Data shown
····················

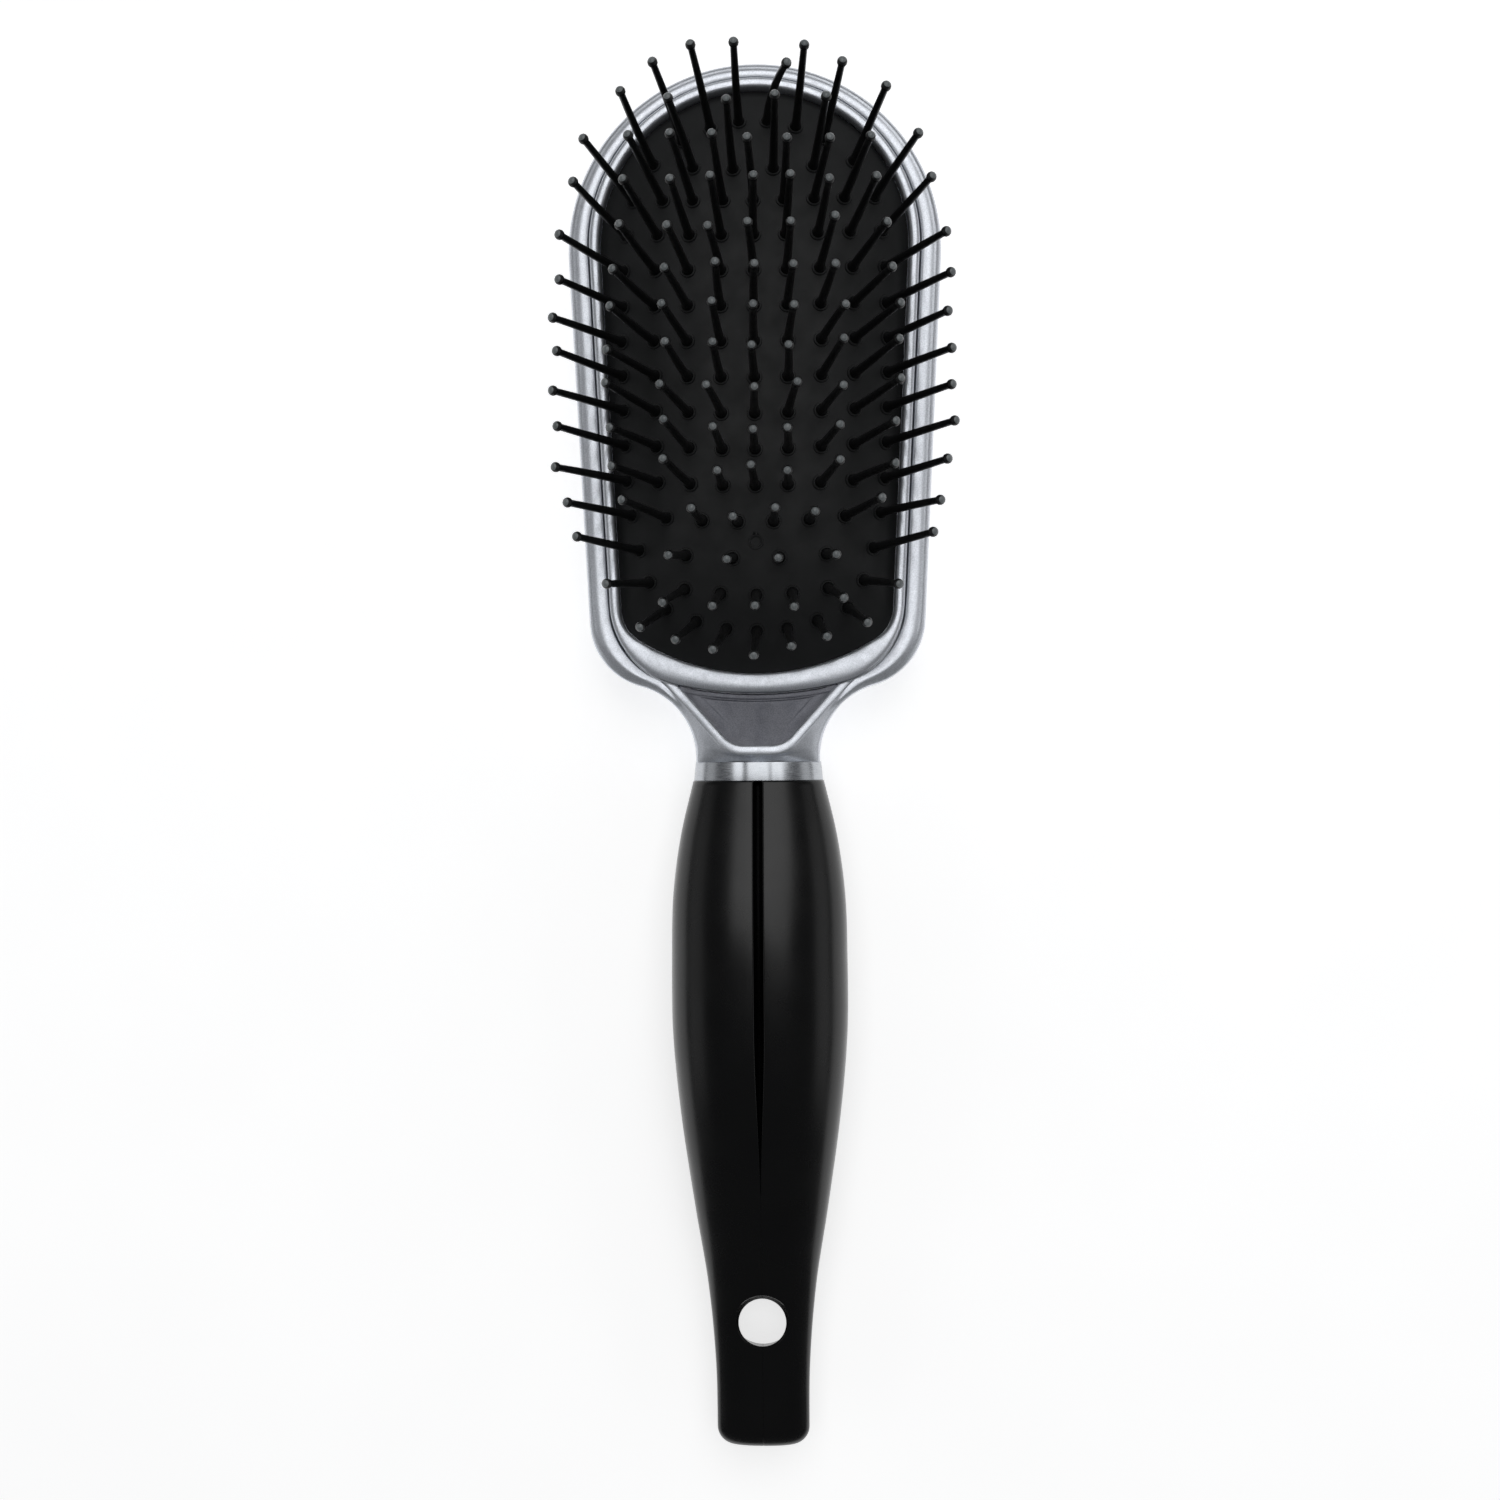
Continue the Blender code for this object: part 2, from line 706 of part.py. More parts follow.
def shell_section(y, side, closing=0.0, steps=12):
    """One half of the handle at y: round the outside, then back along the seam.

    closing goes from 0 to 1 over the rounded end.
    """
    half_width, low, high = handle_size(y)
    half_width -= HANDLE_END_ROUND * closing
    low, high = low + HANDLE_END_DROP * closing, high - HANDLE_END_DROP * closing
    middle, half_height = (low + high) / 2, (high - low) / 2
    start = math.acos((GROOVE_HALF_WIDTH / half_width) ** (HANDLE_SQUARENESS / 2))
    loop = []
    for i in range(steps + 1):
        angle = start * (1 - 2 * i / steps)
        x = half_width * signed_power(math.cos(angle), 2 / HANDLE_SQUARENESS)
        z = half_height * signed_power(math.sin(angle), 2 / HANDLE_SQUARENESS)
        loop.append(Vector((side * x, y, middle + z)))
    seam = side * SEAM_HALF_GAP
    loop.append(Vector((seam, y, low + GROOVE_DEPTH)))
    loop.append(Vector((seam, y, high - GROOVE_DEPTH)))
    return loop


def shell_solid(side):
    round_start = END_Y + HANDLE_END_ROUND
    steps = round((HANDLE_TOP_Y - round_start) / HANDLE_STEP)
    loops = []
    for i in range(steps + 1):
        y = HANDLE_TOP_Y + (round_start - HANDLE_TOP_Y) * i / steps
        loops.append(shell_section(y, side))
    for i in range(1, 5):
        angle = math.pi / 2 * i / 4
        y = round_start - HANDLE_END_ROUND * math.sin(angle)
        loops.append(shell_section(y, side, 1 - math.cos(angle)))
    return loft(loops)


def handle_cavity():
    """The hollow in both shells, open towards the ferrule."""
    loops = []
    steps = round((HANDLE_TOP_Y - CAVITY_END_Y) / HANDLE_STEP)
    for i in range(steps + 1):
        y = HANDLE_TOP_Y + (CAVITY_END_Y - HANDLE_TOP_Y) * i / steps
        half_width, low, high = handle_size(y)
        size = (half_width - HANDLE_WALL, low + HANDLE_WALL, high - HANDLE_WALL)
        loops.append(superellipse(y, *size, HANDLE_SQUARENESS))
    lead = [Vector((p.x, p.y + 0.002, p.z)) for p in loops[0]]
    return loft([lead, *loops])


def hanging_hole():
    _, low, high = handle_size(HOLE_Y)
    front, beyond = FRONT_COUNTERSINK, 0.003
    slope = BACK_FLARE / (high - front - low)
    stations = (
        (low - beyond, HOLE_RADIUS + BACK_FLARE + slope * beyond),
        (high - front, HOLE_RADIUS),
        (high + front, HOLE_RADIUS + 2 * front),
    )
    loops = []
    for z, radius in stations:
        centre = Vector((0.0, HOLE_Y))
        outline = arc(centre, radius, 0.0, 2 * math.pi, 20)[:-1]
        loops.append(flat(outline, z))
    return loft(loops)


def handle_shell(name, side, parent, surface, cavity, hole):
    """The left shell, side -1, has the pegs. The right shell, side 1, has their sockets."""
    shell = add_object(name, shell_solid(side), surface, parent)
    combine(shell, cavity, "DIFFERENCE")
    bosses, pegs = bmesh.new(), bmesh.new()
    for y in PEG_YS:
        wall_x = side * (handle_size(y)[0] - BOSS_INTO_WALL)
        inner = Vector((side * BOSS_INNER_X, y, PEG_Z))
        append(bosses, rod(inner, Vector((wall_x, y, PEG_Z)), BOSS_RADIUS))
        if side < 0:
            root = Vector((-BOSS_INNER_X - 0.002, y, PEG_Z))
            append(pegs, rod(root, Vector((PEG_REACH, y, PEG_Z)), PEG_RADIUS))
        else:
            mouth = Vector((BOSS_INNER_X - 0.001, y, PEG_Z))
            end = Vector((SOCKET_DEPTH_X, y, PEG_Z))
            append(pegs, rod(mouth, end, PEG_RADIUS + GAP))
    combine(shell, add_object(f"{name}_bosses", bosses, parent=shell), "UNION")
    pegs = add_object(f"{name}_pegs", pegs, parent=shell)
    combine(shell, pegs, "UNION" if side < 0 else "DIFFERENCE")
    combine(shell, hole, "DIFFERENCE")
    return shell


# ------------------------------------------------------------- the brush


def main():
    for old in list(bpy.data.objects):
        bpy.data.objects.remove(old)
    silver = material("silver_lacquer", (0.72, 0.74, 0.78), 0.28, 0.85)
    panel_grey = material("panel_grey", (0.16, 0.16, 0.19), 0.35, 0.6)
    bright = material("bright_band", (0.82, 0.84, 0.86), 0.12, 1.0)
    rubber = material("cushion_rubber", (0.012, 0.013, 0.014), 0.6)
    nylon = material("pin_nylon", (0.006, 0.006, 0.007), 0.35)
    black = material("handle_black", (0.010, 0.011, 0.012), 0.3)

    brush = bpy.data.objects.new("paddle_brush", None)
    bpy.context.scene.collection.objects.link(brush)

    pins = [row_pins(row) for row in range(len(PIN_ROWS))]
    paddle_body(brush, silver)
    cushion_bezel(brush, silver)
    neck_panel(brush, panel_grey)
    ferrule(brush, bright)
    air_cushion(brush, rubber, pins)
    for row, row_of_pins in enumerate(pins):
        pin_row(row, row_of_pins, brush, nylon)
    cavity = add_object("handle_cavity", handle_cavity(), parent=brush)
    hole = add_object("hanging_hole", hanging_hole(), parent=brush)
    handle_shell("handle_shell_left", -1, brush, black, cavity, hole)
    handle_shell("handle_shell_right", 1, brush, black, cavity, hole)


main()
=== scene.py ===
"""Looks of the cushioned paddle hair brush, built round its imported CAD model.

Frame: +Y runs from the handle to the tip of the head, +X across the brush, +Z from the back
towards the pins, in metres. The brush lies on its back on a pale floor, and the camera looks
almost straight down on it.
"""

import math
import random

import bmesh
import bpy
from mathutils import Matrix, Vector


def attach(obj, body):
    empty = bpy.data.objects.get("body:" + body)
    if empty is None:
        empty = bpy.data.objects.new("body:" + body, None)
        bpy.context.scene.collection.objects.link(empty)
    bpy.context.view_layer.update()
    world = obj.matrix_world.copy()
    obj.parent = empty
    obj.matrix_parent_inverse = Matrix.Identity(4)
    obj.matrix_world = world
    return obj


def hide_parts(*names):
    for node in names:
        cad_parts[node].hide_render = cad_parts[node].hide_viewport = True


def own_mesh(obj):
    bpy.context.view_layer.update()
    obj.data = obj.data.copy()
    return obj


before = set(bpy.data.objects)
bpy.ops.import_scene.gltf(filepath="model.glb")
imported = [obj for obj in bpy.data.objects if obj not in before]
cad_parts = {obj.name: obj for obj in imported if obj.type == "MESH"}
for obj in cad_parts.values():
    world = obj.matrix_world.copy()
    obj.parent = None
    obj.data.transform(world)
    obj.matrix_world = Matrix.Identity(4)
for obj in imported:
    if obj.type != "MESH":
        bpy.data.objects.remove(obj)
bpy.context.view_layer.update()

TIP_Y = 0.120
END_Y = -0.120
GAP = 0.0003  # between pieces that touch, as in the CAD

# Paddle, seen from above.
TAPER = math.radians(2.9)
CAP_RADIUS = 0.0324
CAP_CENTRE = Vector((0.0, TIP_Y - CAP_RADIUS))
SHOULDER_RADIUS = 0.012
NECK_RADIUS = 0.013
NECK_HALF_WIDTH = 0.01075
NECK_STRAIGHT_Y = -0.0005
NECK_END_Y = -0.0009
NECK_JOIN_Y = -0.00125  # the skin runs on into the ferrule
SHOULDER_SEARCH_Y = (0.015, 0.040)

# Steps along each stretch of the paddle's and the opening's outlines.
CAP_STEPS, SIDE_STEPS, CORNER_STEPS, NECK_STEPS = 48, 30, 22, 30

# Paddle, seen from the side: the head's values, then the neck's.
RIM_Z = 0.0120
RIM_CROWN = 0.00018
SHOULDER_CROWN = 0.0003
RIM_ROUND = 0.0012
NECK_SLANT = 0.5  # how much of the neck's flank rises straight, not round
SIDE_TOP_Z = (0.0108, 0.0113)
BACK_ROUND_WIDTH = (0.0045, 0.0065)
BACK_ROUND_HEIGHT = (0.0050, 0.0060)
NECK_UNDER_Z = 0.0013
UNDER_RISE_Y = 0.014  # where the back starts to rise towards the neck's end
NECK_START_Y = 0.022  # where the head's values start to turn into the neck's
NECK_FULL_Y = 0.006
FLANK_TURN = 1.35  # radians over which the points of the neck's flank are spread
FLANK_POWER = 4
BAND_STEPS = (9, 8)  # round the rim, and across the flat beside it
BACK_STEPS = 10
EDGE_ROUND = 0.00035
EDGE_FADE = (-4, 6)  # points beside the corner's end over which that rounding fades
EDGE_MIDDLE = 0.3  # of an edge's rounding, where its middle point lies
POCKET_Z = 0.0074  # below the pins' feet when they are pressed all the way
SEAT_GROW = 0.0003

# Ridge from the bezel down both sides of the neck, straight and then round to its foot.
RIDGE_FOOT_Y = -0.0001
RIDGE_FOOT_HALF_WIDTH = 0.00515
RIDGE_TOP_HALF_WIDTH = 0.0166
RIDGE_FOOT_RADIUS = 0.0064
RIDGE_WIDTH = 0.0017
CREST_HEIGHT = 0.00017
CREST_DROP = 0.0002
CREST_SET = 0.00002  # of the crest's outer edge, below the ridge
CREST_STEPS = 12
RIDGE_RISE_Y = 0.0096
RIDGE_SLOPE = 0.34
RIDGE_SOFT = 0.0004  # how gently the ridge leaves the rim's height
RIDGE_STEPS = (60, 30, 20)  # down the straight, round the foot and on to the middle
SEAT_PIECES = 8  # that each step of the bezel's seat is divided into
RUN_IN = 9  # last points of the band's inner edge, spread along the ridge
RUN_IN_POWER = 1.15
NECK_END_TOP_Z = 0.0146

# Opening for the cushion, and the bezel round it.
OPENING_RADIUS = 0.0269
OPENING_CENTRE = Vector((0.0, 0.0884))
OPENING_FOOT_Y = 0.0140
FOOT_RADIUS = 0.039
CORNER_RADIUS = 0.0065
CORNER_SEARCH_Y = (0.050, 0.015)
BEZEL_GROW = 0.0017
BEZEL_CORNER_RADIUS = 0.0147
BEZEL_FOOT_Y = 0.0107
BEZEL_FOOT_RADIUS = 0.064
BEZEL_TOP_Z = 0.0130
BEZEL_BOTTOM_Z = 0.0105
BEZEL_CROWN = 0.0008
BEZEL_STEPS = 12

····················

Copy all lines from the material that include "model".

Reply to the exercise
"""Looks of the cushioned paddle hair brush, built round its imported CAD model.
bpy.ops.import_scene.gltf(filepath="model.glb")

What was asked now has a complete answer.